▶ [Material provided]
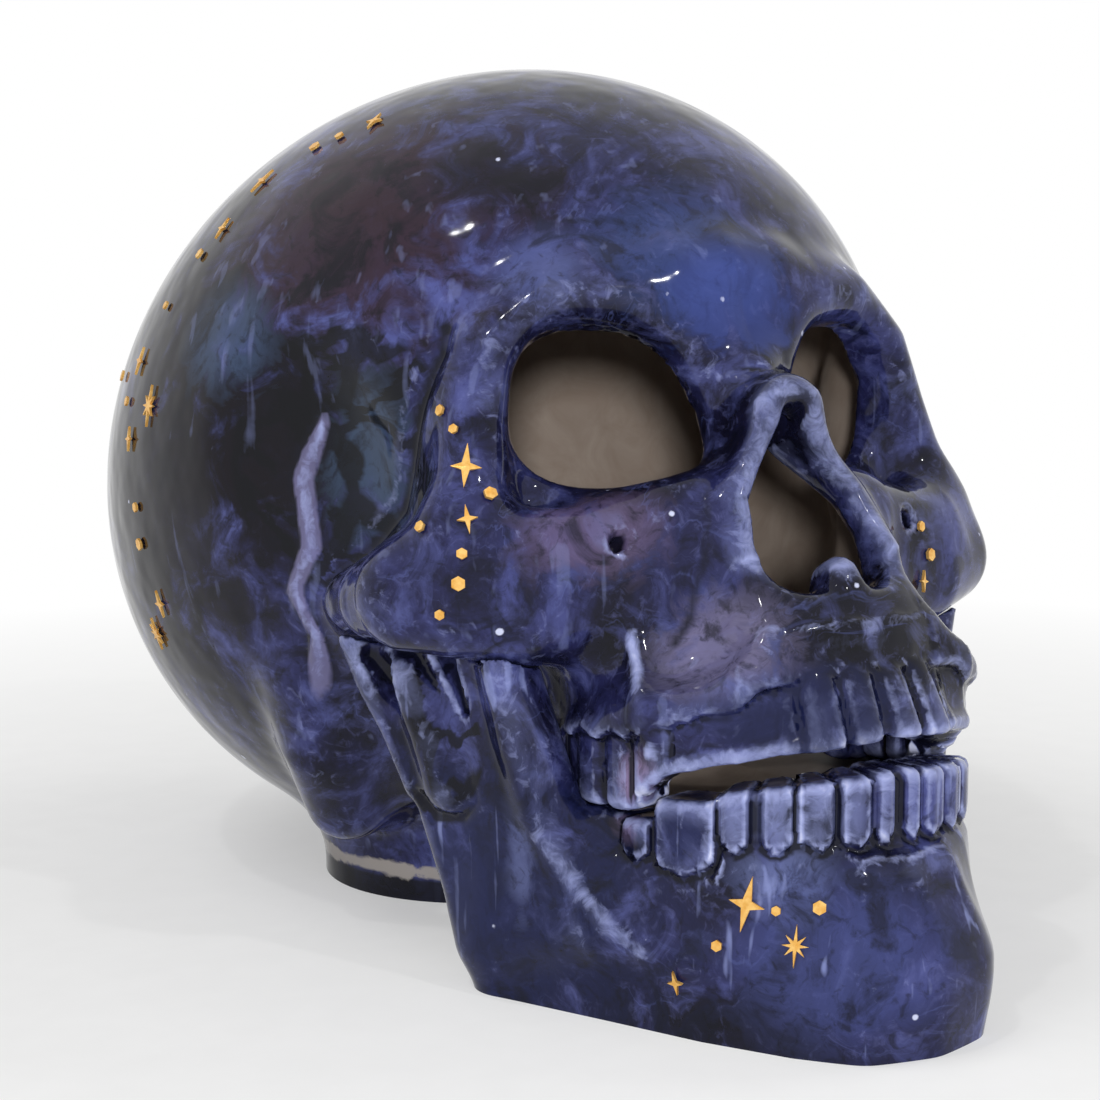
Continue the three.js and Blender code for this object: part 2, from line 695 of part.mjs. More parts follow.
/**
 * Draws short edges together. Cuts leave slivers where two surfaces nearly meet, so each edge
 * below the shortest length is closed onto one end, if no face turns over and the solid stays closed.
 */
function withoutSlivers(solid) {
  const { vertProperties, triVerts } = solid.getMesh();
  const spots = [];
  for (let i = 0; i < vertProperties.length; i += 3) {
    spots.push(new THREE.Vector3().fromArray(vertProperties, i));
  }
  const faces = [];
  const facesAt = spots.map(() => new Set());
  for (let i = 0; i < triVerts.length; i += 3) {
    const face = [triVerts[i], triVerts[i + 1], triVerts[i + 2]];
    face.forEach((v) => facesAt[v].add(faces.length));
    faces.push(face);
  }
  const around = (v) => new Set([...facesAt[v]].flatMap((f) => faces[f]).filter((w) => w !== v));
  const normalOf = (face) => faceNormal(...face.map((v) => spots[v]));
  const canClose = (from, to) => {
    const shared = [...around(from)].filter((v) => around(to).has(v));
    if (shared.length !== 2) {
      return false;
    }
    return [...facesAt[from]].filter((f) => !faces[f].includes(to)).every((f) => {
      const before = normalOf(faces[f]);
      const after = normalOf(faces[f].map((v) => (v === from ? to : v)));
      const thin = before.length() < shortestEdge ** 2 / 4;
      return after.length() > 0 && (thin || before.dot(after) > before.length() * after.length() / 2);
    });
  };
  const close = (from, to) => {
    for (const f of [...facesAt[from]]) {
      if (faces[f].includes(to)) {
        faces[f].forEach((v) => facesAt[v].delete(f));
        faces[f] = null;
      } else {
        faces[f] = faces[f].map((v) => (v === from ? to : v));
        facesAt[to].add(f);
      }
    }
    facesAt[from].clear();
  };
  for (let f = 0; f < faces.length; f += 1) {
    for (let e = 0; faces[f] !== null && e < 3; e += 1) {
      const [a, b] = [faces[f][e], faces[f][(e + 1) % 3]];
      if (spots[a].distanceTo(spots[b]) < shortestEdge) {
        if (canClose(a, b)) {
          close(a, b);
        } else if (canClose(b, a)) {
          close(b, a);
        }
      }
    }
  }
  const swapLongest = (f) => {
    const [e] = [0, 1, 2].sort((m, n) => edgeLength(faces[f], n) - edgeLength(faces[f], m));
    const [a, b, c] = [0, 1, 2].map((i) => faces[f][(e + i) % 3]);
    const other = [...facesAt[a]].find((n) => n !== f && faces[n].includes(b));
    const d = faces[other].find((v) => v !== a && v !== b);
    if (around(c).has(d)) {
      return;
    }
    for (const [n, face] of [[f, [a, d, c]], [other, [d, b, c]]]) {
      faces[n].forEach((v) => facesAt[v].delete(n));
      faces[n] = face;
      face.forEach((v) => facesAt[v].add(n));
    }
  };
  const edgeLength = (face, e) => spots[face[e]].distanceTo(spots[face[(e + 1) % 3]]);
  faces.forEach((face, f) => {
    if (face !== null) {
      const longest = Math.max(...[0, 1, 2].map((e) => edgeLength(face, e)));
      if (normalOf(face).length() / longest < thinnestFace) {
        swapLongest(f);
      }
    }
  });
  return { spots, faces: faces.filter((face) => face !== null) };
}

function meshOf(name, solid, material) {
  const { spots, faces } = withoutSlivers(solid);
  const geometry = new THREE.BufferGeometry().setFromPoints(spots);
  geometry.setIndex(faces.flat());
  geometry.computeVertexNormals();
  const mesh = new THREE.Mesh(geometry, material);
  mesh.name = name;
  return mesh;
}

const glaze = new THREE.MeshStandardMaterial({ color: 0x1d2352, roughness: 0.12, metalness: 0 });
const jawGlaze = new THREE.MeshStandardMaterial({ color: 0x252c66, roughness: 0.12, metalness: 0 });
const lustre = new THREE.MeshStandardMaterial({ color: 0xd9a548, roughness: 0.25, metalness: 1 });

const skull = new THREE.Group();
const inside = hollowSolid();

/** The head without what lies well behind the seam. */
function headAhead(p) {
  const halfCell = fineCell / 2;
  return Math.max(headOuter(p), seamBack - halfCell - p.g);
}

function faceCasting() {
  let solid = netSolid(headAhead, ...faceGrid());
  for (const tooth of upperTeeth()) {
    solid = solid.add(tooth);
  }
  return solid.subtract(inside).subtract(seamTrim(true));
}

function vaultCasting() {
  const halfCell = broadCell / 2;
  const start = -seamBack - halfCell;
  const closed = (p) => Math.max(headOuter(p), p.g - seamBack - halfCell / 2);
  const solid = netSolid(
    closed,
    gridLines([-sideways, sideways], [broadCell]),
    gridLines([start, reachBehind], [broadCell]),
    gridLines([below, topHeight], [broadCell]),
  );
  return solid.subtract(inside).subtract(seamTrim(false)).subtract(tableTrim());
}

function jawCasting() {
  const [xs, ys, zs] = faceGrid();
  const grown = (p) => headAhead(p) - luteGap - lutePlay;
  let solid = netSolid(jawForm, xs, ys, zs);
  for (const tooth of lowerTeeth()) {
    solid = solid.add(tooth);
  }
  return solid.subtract(netSolid(grown, xs, ys, zs)).subtract(tableTrim());
}

skull.add(meshOf('vault_casting', vaultCasting(), glaze));
skull.add(meshOf('face_casting', faceCasting(), glaze));
skull.add(meshOf('mandible_casting', jawCasting(), jawGlaze));

// Gold lustre, brushed on after the glaze: stars of four or eight points, and dots with none.
// A row has the place of a mark in the head frame, its points, its size and its turn in degrees.
const cheekMarkShares = [
  [-0.65, 0.74, 0.13, 4, 1, 4], [-0.68, 0.74, 0.01, 4, 0.66, -8], [-0.66, 0.72, 0.28, 0, 0.8, 0],
  [-0.65, 0.74, 0.22, 0, 0.7, 0], [-0.62, 0.75, 0.06, 0, 1, 0], [-0.75, 0.68, 0.03, 0, 0.8, 0],
  [-0.7, 0.72, -0.06, 0, 0.8, 0], [-0.72, 0.71, -0.12, 0, 1, 0], [-0.76, 0.68, -0.17, 0, 0.7, 0],
];
const farCheekMarkShares = [
  [0.43, 0.81, -0.12, 0, 0.8, 0], [0.46, 0.78, -0.18, 0, 1, 0], [0.43, 0.77, -0.24, 4, 0.5, 6],
];
const chinMarkShares = [
  [-0.3, 0.77, -0.9, 4, 1.15, 10], [-0.25, 0.81, -1.01, 8, 0.85, 0], [-0.38, 0.6, -1.0, 4, 0.55, -6],
  [-0.34, 0.7, -0.96, 0, 0.8, 0], [-0.26, 0.8, -0.93, 0, 0.7, 0], [-0.2, 0.85, -0.95, 0, 1, 0],
];
const sideMarkShares = [
  [-0.95, 0.01, 0.85, 4, 0.7, 6], [-0.98, 0.07, 0.69, 8, 1, 0], [-0.99, -0.05, 0.67, 4, 0.6, -5],
  [-0.97, -0.06, 0.78, 0, 0.8, 0], [-0.93, -0.14, 0.9, 0, 0.9, 0], [-1, -0.08, 0.5, 0, 0.8, 0],
  [-0.99, -0.12, 0.42, 0, 1, 0], [-0.96, -0.15, 0.27, 4, 0.7, 0], [-0.93, -0.26, 0.24, 8, 0.9, 8],
];
const templeMarkShares = [
  [-0.51, 0.55, 1.15, 4, 0.7, -10], [-0.57, 0.49, 1.15, 0, 0.8, 0], [-0.61, 0.44, 1.16, 0, 1, 0],
  [-0.7, 0.33, 1.14, 4, 0.75, 12], [-0.8, 0.27, 1.05, 4, 0.6, 0], [-0.84, 0.21, 1.02, 0, 0.9, 0],
  [-0.9, 0.11, 0.94, 0, 0.7, 0],
];
const starShares = { waist: 0.64, valley: 0.22, sharp: 8 };
const dotSides = 6;

/** Outline of a mark, flat and about its middle. */
function markOutline(points, size, turn) {
  const sides = points === 0 ? dotSides : points * 2;
  return Array.from({ length: sides }, (_, i) => {
    const angle = i * Math.PI * 2 / sides;
    const slim = Math.abs(Math.cos(angle)) ** starShares.sharp;
    const tip = THREE.MathUtils.lerp(starShares.waist, 1, slim);
    const reach = i % 2 === 0 ? tip : starShares.valley;
    const radius = points === 0 ? size * dotWidth / 2 : size * reach * starHeight / 2;
    const heading = angle + THREE.MathUtils.degToRad(turn);
    return [radius * Math.sin(heading), radius * Math.cos(heading)];
  });
}

/** A thin plate of lustre whose outline is laid on the glaze point by point. */
function lustreMark(name, field, [x, f, z, points, size, turn]) {
  const middle = settle(field, toPart(place([x, f, z])));
  const out = new THREE.Vector3(...slopeAt(field, middle, field(probe(...middle)))).normalize();
  const across = new THREE.Vector3(0, 0, 1).cross(out).normalize();
  const along = out.clone().cross(across);
  const outline = [[0, 0], ...markOutline(points, size, turn)];
  const layer = (level) => outline.map(([u, v]) => {
    const spot = new THREE.Vector3(...middle).addScaledVector(across, u).addScaledVector(along, v);
    return new THREE.Vector3(...settle((p) => field(p) - level, spot.toArray()));
  });
  const under = layer(luteGap);
  const over = layer(luteGap + lustreThickness);
  const count = outline.length;
  const faces = [];
  for (let i = 1; i < count; i += 1) {
    const next = i === count - 1 ? 1 : i + 1;
    faces.push([0, i, next], [count, count + next, count + i]);
    faces.push([i, count + next, next], [i, count + i, count + next]);
  }
  const geometry = new THREE.BufferGeometry().setFromPoints([...under, ...over]);
  geometry.setIndex(faces.flat());
  geometry.computeVertexNormals();
  const mesh = new THREE.Mesh(geometry, lustre);
  mesh.name = name;
  return mesh;
}

function addMarks(area, field, rows) {
  const made = { star: 0, dot: 0 };
  for (const row of rows) {
    const kind = row[3] === 0 ? 'dot' : 'star';
    made[kind] += 1;
    skull.add(lustreMark(`${area}_${kind}_${made[kind]}`, field, row));
  }
}

addMarks('cheek', headOuter, cheekMarkShares);
addMarks('far_cheek', headOuter, farCheekMarkShares);
addMarks('chin', jawForm, chinMarkShares);
addMarks('side', headOuter, sideMarkShares);
addMarks('temple', headOuter, templeMarkShares);

export default skull;
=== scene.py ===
import math
from types import SimpleNamespace

import bpy
import numpy as np
from mathutils import Matrix, Vector


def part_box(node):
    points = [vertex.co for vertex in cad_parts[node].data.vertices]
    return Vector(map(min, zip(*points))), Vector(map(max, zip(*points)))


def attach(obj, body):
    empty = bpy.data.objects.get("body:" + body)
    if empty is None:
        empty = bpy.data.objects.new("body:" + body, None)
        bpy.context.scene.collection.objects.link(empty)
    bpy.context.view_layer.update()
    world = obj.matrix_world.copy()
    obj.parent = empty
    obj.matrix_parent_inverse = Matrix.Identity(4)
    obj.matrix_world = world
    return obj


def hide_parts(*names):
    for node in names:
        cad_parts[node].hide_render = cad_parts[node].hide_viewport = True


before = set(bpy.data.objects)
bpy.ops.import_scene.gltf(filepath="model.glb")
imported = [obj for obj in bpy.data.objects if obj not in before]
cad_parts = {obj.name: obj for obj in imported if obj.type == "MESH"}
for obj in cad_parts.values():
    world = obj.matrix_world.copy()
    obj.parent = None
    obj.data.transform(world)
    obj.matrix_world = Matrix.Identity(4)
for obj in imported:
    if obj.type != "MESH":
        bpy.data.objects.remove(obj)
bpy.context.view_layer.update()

# Camera
# The skull is seen from its right front and a little above, close enough that the brow looms.
# Places are in millimetres on the table, turned to metres by the unit below.
millimetre = 0.001
sensor_width = 36
lens_length = 66.07
camera_turn = math.radians(-31.528)
camera_rise = math.radians(7.218)
camera_roll = math.radians(-0.244)
camera_distance = 412.07
camera_aim = Vector((0.497, 3.188, 68.563))
nearest_seen, farthest_seen = 10, 5000


def place_camera():
    """Puts the camera round the aim, rolled a little about its own line of sight."""
    back = Vector((
        math.sin(camera_turn) * math.cos(camera_rise),
        -math.cos(camera_turn) * math.cos(camera_rise),
        math.sin(camera_rise),
    ))
    level = Vector((math.cos(camera_turn), math.sin(camera_turn), 0))
    upright = back.cross(level)
    right = math.cos(camera_roll) * level + math.sin(camera_roll) * upright
    up = math.cos(camera_roll) * upright - math.sin(camera_roll) * level
    lens = bpy.data.cameras.new("skull_camera")
    lens.sensor_width = sensor_width
    lens.lens = lens_length
    lens.clip_start = nearest_seen * millimetre
    lens.clip_end = farthest_seen * millimetre
    camera = bpy.data.objects.new("skull_camera", lens)
    bpy.context.scene.collection.objects.link(camera)
    turn = Matrix((right, up, back)).transposed().to_4x4()
    turn.translation = (camera_aim + back * camera_distance) * millimetre
    camera.matrix_world = turn
    bpy.context.scene.camera = camera


place_camera()

# Cranium and face
# The head is slip-cast white earthenware, a hollow shell 5 mm thick, in two castings luted together
# behind the cheekbones. Its form is a signed distance, read in the head's own frame: x to the side,
# f forward and z up from the middle of the ear line, and also reach g and height h on the table.
skull_width = 158
vault_length = 185
vault_height = 154
head_tilt = math.radians(29)
wall = 5
table_clearance = 3
seam = -24
foot_halves = (38.5, 34)
foot_back = 23
foot_height = 14
foot_ring = 8
vault_radii = (skull_width / 2, vault_length / 2, vault_height / 2)
vault_centre = (0, -0.063 * vault_radii[1], 0.545 * vault_radii[2])
tilted_half_height = math.hypot(
    vault_radii[1] * math.sin(head_tilt), vault_radii[2] * math.cos(head_tilt)
)
lift = (
    table_clearance + tilted_half_height
    - vault_centre[1] * math.sin(head_tilt) - vault_centre[2] * math.cos(head_tilt)
)


def probe(points):
    """Points of the table frame as the forms read them. In x the two sides of the skull are alike."""
    up = points[:, 2] - lift
    return SimpleNamespace(
        x=np.abs(points[:, 0]),
        f=up * math.sin(head_tilt) - points[:, 1] * math.cos(head_tilt),
        z=points[:, 1] * math.sin(head_tilt) + up * math.cos(head_tilt),
        g=-points[:, 1],
        h=points[:, 2],
    )


def join(a, b, soft):
    """Two forms in one, with a fillet between them."""
    near = np.maximum(soft - np.abs(a - b), 0) / soft
    return np.minimum(a, b) - near * near * soft / 4


def carve(a, b, soft):
    """The first form with the second cut out of it, and the edge eased."""
    return -join(-a, b, soft)


tiny = 1e-6


def egg(x, f, z, centre, radii):
    """Distance to an egg, near enough to its skin."""
    u, v, w = ((a - c) / r for a, c, r in zip((x, f, z), centre, radii))
    reach = np.sqrt(u * u + v * v + w * w)
    slope = np.sqrt((u / radii[0]) ** 2 + (v / radii[1]) ** 2 + (w / radii[2]) ** 2)
    return reach * (reach - 1) / np.maximum(slope, tiny)


def bar(x, f, z, a, b):
    """Distance to a round bar between two places, each with its radius after it."""
    run = [b[i] - a[i] for i in range(3)]
    off = [x - a[0], f - a[1], z - a[2]]
    square = sum(v * v for v in run)
    t = np.clip(sum(o * v for o, v in zip(off, run)) / square, 0, 1)
    gap = np.sqrt(sum((o - t * v) ** 2 for o, v in zip(off, run)))
    return gap - (a[3] + (b[3] - a[3]) * t)


# A ridge is read no farther than this from its surface, past which it changes nothing
far = 12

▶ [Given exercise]
All lines holding the word "imported" should be picked out and copied.

▶ [Output below]
imported = [obj for obj in bpy.data.objects if obj not in before]
cad_parts = {obj.name: obj for obj in imported if obj.type == "MESH"}
for obj in imported:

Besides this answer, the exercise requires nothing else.